Synopses & Reviews
She was the most famous woman in England the beautiful model for society painters Joshua Reynolds and George Romney, an icon of fashion, the wife of an ambassador, and the mistress of naval hero Horatio Nelson. But Emma Hamilton had been born to the poverty of a coal-mining town and spent her teenage years working as a prostitute. From the brothels of London to the glittering court of Naples and the pretentious country estate of the most powerful admiral in England, British debut historian Kate Williams captures the life of Emma Hamilton with all its glamour and heartbreak.
In lucid, engaging prose, Williams brings to life a complex and intelligent woman. Emma is sensuous, generous, artistic, at once shamelessly seductive and recklessly ambitious. Willing to do anything for love and fame, she sets out to make herself a star and she succeeds beyond even her wildest dreams. By the age of twenty-six, she leaves behind the precarious life of a courtesan to become Lady Hamilton, wife of Sir William Hamilton the aging, besotted, and probably impotent British ambassador to the court of Naples.
But everything changes when Lord Nelson steams into Naples harbor fresh from his triumph at the Battle of the Nile and literally falls into Emma's adoring arms. Their all-consuming romance conducted amid the bloody tumult of the Napoleonic Wars makes Emma an international celebrity, especially when she returns to England pregnant with Nelson's baby.
With a novelist's flair and an historian's eye for detail, Williams conjures up the world that Emma Hamilton conquered by the sheer force of her charisma. All but inventing the art of publicity, Emma turned herself into a kind of flesh-and-blood goddess celebrated by wits and artists, adored by thousands, and, for a time, very rich. Yet Emma was willing to throw it all away for the man she adored.

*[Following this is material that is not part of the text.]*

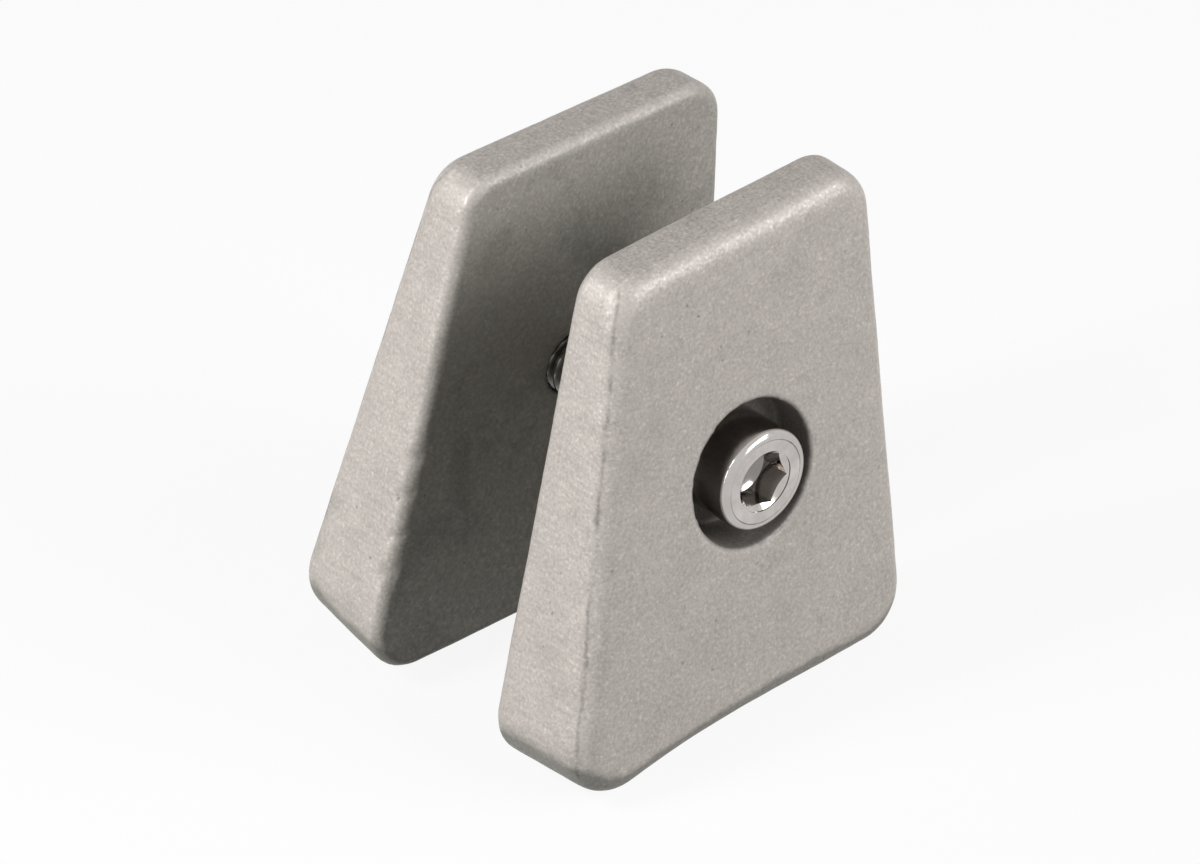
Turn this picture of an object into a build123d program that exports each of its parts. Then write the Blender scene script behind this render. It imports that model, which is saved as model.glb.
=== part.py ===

After four years of archival research and making use of hundreds of previously undiscovered letters and documents, Kate Williams sets the record straight on one of the most fascinating and ravishing women in history. England's Mistress captures the relentless drive, the innovative style, and the burning passion of a true heroine.
Review
"[R]eads like a piece of fiction. [A] dazzling rags-to-riches tale....Williams displays a knack for presenting a sweeping historical story in a vivid and digestible format." Booklist
Review
"[A] businesslike portrait....No fascinating new dish here, but a meat-and-potatoes biography." Kirkus Reviews
Review
"With more than a whiff of a Regency novel, the book sometimes reads like a made-for-television special....Nevertheless, this is a lively and engaging study of one of the famous and infamous beauties of the age." Library Journal
Review
"A readable and often surprising portrait of 'Europe's biggest female celebrity' and the age that created her....In recounting Emma's dramatic life, Kate Williams has done a thorough job in researching and presenting her subject's historical context....England's Mistress divertingly and instructively illuminates a time and culture both far away and intriguingly like our own, and resurrects a woman whose mingled vulnerability and resilience to say nothing of her glamour still have the power to fascinate." Amanda Vaill, The Washington Post Book World (read the entire Washington Post Book World review)
Synopsis
A vivid biography of Emma Hamilton re-creates her dramatic rags-to-riches saga from her birth as the daughter of a blacksmith in a poor English mining town, through her colorful career as a mistress to one aristocrat and wife of another, to her notorious association with British naval hero Admiral Horatio Nelson. 50,000 first printing.
Synopsis
In this dazzling debut, a bright, young historian presents the rags-to-riches story of a beautiful woman's overwhelming determination to be a star.
About the Author
Kate Williams has published articles and essays in a wide range of books and journals. She appears regularly on BBC and Channel 4 to discuss her work.